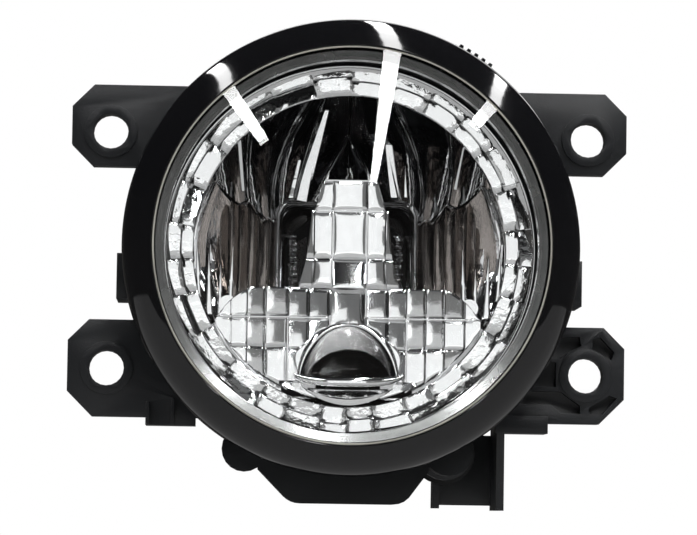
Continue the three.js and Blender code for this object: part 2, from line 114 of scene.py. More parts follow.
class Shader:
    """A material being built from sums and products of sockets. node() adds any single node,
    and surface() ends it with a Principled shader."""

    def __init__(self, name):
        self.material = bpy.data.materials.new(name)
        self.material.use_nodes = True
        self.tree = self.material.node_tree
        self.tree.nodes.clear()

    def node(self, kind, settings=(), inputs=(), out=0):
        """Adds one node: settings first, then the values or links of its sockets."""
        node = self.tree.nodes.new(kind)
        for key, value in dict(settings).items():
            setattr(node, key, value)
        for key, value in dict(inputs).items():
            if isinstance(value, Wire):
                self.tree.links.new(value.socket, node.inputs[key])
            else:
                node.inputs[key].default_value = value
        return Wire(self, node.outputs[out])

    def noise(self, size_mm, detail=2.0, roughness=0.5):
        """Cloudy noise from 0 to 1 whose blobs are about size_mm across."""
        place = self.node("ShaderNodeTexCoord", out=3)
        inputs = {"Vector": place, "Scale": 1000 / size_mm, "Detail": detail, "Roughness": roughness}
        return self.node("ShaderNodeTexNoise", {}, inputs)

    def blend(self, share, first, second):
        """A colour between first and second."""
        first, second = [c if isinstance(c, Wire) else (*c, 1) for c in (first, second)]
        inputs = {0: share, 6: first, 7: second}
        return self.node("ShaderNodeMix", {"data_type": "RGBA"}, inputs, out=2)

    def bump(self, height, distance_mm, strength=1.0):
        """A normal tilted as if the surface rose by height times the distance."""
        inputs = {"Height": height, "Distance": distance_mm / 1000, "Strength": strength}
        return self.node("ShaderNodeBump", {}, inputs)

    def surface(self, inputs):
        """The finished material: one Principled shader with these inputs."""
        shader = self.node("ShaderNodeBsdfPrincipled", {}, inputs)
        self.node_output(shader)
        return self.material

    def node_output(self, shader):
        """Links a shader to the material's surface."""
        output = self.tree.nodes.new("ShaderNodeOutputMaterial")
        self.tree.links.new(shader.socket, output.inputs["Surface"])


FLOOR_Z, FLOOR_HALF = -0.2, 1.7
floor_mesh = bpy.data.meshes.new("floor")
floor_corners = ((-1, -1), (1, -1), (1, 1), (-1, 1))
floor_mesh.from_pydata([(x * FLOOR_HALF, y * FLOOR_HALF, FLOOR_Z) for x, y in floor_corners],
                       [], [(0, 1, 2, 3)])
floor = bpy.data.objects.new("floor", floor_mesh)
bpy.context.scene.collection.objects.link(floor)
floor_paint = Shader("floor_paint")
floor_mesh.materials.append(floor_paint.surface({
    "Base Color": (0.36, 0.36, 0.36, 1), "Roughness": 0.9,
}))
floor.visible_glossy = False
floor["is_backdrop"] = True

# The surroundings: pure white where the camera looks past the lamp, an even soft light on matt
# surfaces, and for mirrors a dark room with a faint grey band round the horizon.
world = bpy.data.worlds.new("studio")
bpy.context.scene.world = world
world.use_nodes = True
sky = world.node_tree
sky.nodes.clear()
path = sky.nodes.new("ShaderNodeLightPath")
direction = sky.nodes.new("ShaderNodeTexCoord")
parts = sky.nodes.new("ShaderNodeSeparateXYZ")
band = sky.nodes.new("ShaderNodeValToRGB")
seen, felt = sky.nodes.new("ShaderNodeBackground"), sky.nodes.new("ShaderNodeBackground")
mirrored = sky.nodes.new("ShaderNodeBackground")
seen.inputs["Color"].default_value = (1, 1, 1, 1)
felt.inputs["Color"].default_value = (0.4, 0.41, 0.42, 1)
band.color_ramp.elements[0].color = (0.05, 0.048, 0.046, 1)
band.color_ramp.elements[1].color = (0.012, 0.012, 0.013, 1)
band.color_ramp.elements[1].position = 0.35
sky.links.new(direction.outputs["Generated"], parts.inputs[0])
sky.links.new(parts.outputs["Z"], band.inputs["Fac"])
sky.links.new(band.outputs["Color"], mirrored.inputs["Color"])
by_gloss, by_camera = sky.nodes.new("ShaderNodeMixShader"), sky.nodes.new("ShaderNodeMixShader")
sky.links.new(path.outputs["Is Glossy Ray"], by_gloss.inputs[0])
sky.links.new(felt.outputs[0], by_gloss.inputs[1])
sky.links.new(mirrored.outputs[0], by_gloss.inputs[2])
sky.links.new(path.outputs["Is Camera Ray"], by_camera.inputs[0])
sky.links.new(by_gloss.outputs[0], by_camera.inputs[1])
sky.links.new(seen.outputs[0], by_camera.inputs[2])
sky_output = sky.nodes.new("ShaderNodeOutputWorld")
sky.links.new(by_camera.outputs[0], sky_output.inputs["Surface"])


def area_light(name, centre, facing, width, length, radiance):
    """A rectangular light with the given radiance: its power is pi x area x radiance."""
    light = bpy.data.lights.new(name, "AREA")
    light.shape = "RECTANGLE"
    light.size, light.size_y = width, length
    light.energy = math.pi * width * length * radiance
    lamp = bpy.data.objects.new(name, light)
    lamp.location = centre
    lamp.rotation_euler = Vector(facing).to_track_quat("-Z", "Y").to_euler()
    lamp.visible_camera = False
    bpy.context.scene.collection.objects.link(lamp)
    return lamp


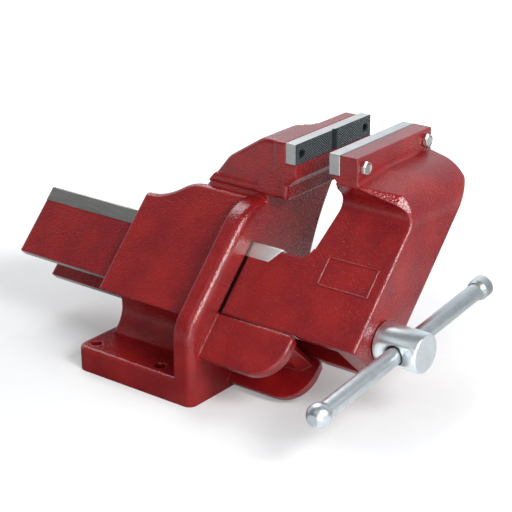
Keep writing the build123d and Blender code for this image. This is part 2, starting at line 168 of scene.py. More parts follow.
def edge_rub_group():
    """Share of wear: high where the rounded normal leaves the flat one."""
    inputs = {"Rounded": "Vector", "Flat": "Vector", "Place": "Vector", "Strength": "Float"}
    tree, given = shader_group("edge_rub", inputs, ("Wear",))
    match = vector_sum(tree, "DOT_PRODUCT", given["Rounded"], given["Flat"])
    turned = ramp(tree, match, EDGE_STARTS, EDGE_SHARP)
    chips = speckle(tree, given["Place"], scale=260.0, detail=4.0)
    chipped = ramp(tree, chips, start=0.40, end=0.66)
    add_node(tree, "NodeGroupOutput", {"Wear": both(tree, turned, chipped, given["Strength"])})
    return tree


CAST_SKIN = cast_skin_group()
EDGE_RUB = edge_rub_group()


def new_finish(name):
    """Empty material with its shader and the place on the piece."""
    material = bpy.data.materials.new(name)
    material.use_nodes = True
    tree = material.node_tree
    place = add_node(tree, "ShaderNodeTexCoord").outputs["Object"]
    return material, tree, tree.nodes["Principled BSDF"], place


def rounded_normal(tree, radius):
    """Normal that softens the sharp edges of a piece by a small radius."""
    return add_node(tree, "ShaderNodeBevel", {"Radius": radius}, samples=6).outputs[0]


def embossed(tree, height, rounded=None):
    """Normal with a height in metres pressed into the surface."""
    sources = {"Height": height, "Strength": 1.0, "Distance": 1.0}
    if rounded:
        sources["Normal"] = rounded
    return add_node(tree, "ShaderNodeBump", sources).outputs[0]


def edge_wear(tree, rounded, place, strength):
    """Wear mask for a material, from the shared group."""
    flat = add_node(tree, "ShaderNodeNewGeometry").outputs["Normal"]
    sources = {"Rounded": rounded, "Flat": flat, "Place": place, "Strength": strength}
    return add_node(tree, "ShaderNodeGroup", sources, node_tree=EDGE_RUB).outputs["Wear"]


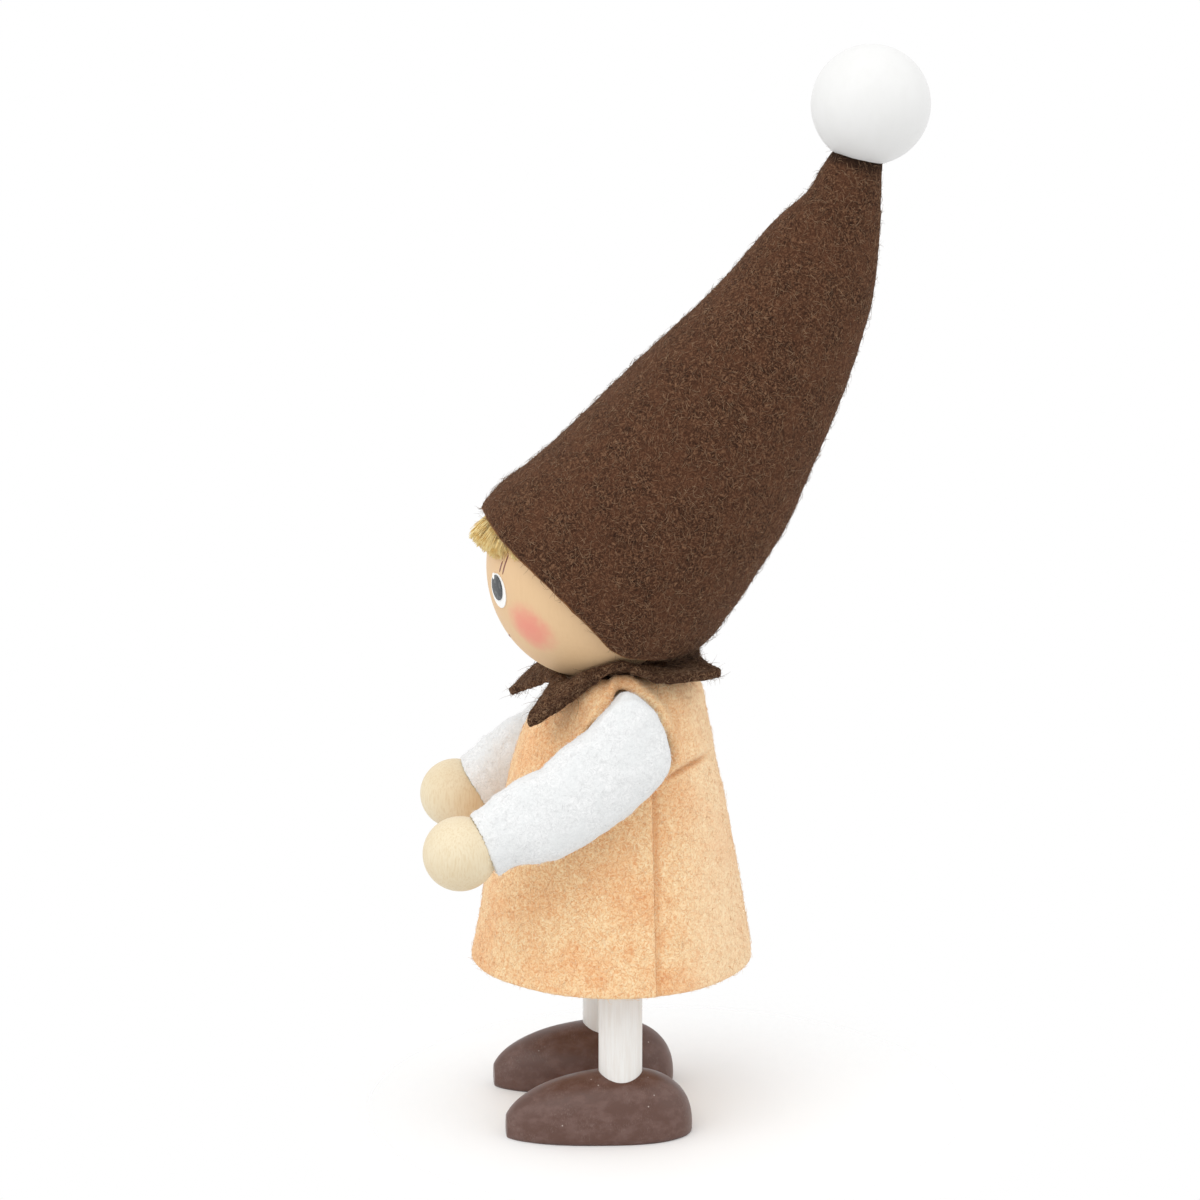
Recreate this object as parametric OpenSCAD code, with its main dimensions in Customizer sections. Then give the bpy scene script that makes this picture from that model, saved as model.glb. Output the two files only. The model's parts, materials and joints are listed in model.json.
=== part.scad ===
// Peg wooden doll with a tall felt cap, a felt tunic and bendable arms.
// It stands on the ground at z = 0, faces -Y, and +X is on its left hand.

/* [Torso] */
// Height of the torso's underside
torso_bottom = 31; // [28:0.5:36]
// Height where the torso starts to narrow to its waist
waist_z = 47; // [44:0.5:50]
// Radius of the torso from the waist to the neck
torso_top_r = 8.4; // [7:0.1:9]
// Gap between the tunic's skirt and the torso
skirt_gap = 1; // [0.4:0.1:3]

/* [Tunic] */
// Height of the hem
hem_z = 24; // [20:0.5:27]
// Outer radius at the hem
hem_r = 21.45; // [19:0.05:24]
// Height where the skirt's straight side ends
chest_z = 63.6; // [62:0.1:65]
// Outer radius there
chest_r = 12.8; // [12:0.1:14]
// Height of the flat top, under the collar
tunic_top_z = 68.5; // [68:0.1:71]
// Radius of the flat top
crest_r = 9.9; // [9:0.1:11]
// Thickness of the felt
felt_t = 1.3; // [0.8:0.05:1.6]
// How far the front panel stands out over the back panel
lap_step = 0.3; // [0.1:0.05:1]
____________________
## Task objective
Beginning at the first line of the records, give again each line exactly as written, ending with the line that contains "self.tree.nodes.clear()".

## Reply
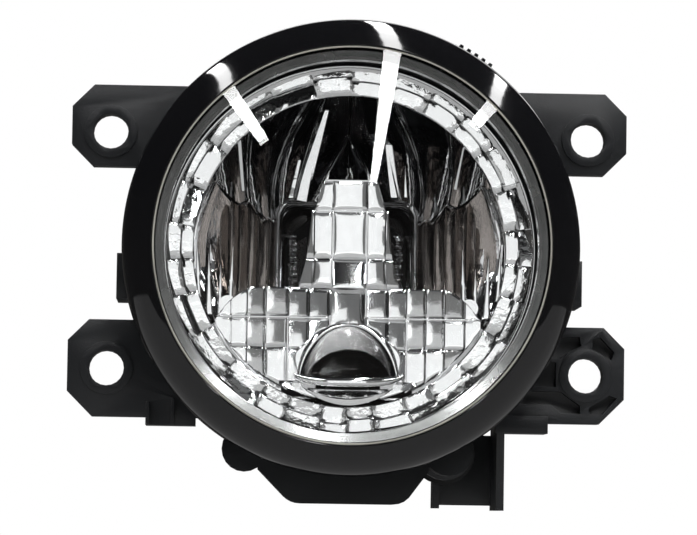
Continue the three.js and Blender code for this object: part 2, from line 114 of scene.py. More parts follow.
class Shader:
    """A material being built from sums and products of sockets. node() adds any single node,
    and surface() ends it with a Principled shader."""

    def __init__(self, name):
        self.material = bpy.data.materials.new(name)
        self.material.use_nodes = True
        self.tree = self.material.node_tree
        self.tree.nodes.clear()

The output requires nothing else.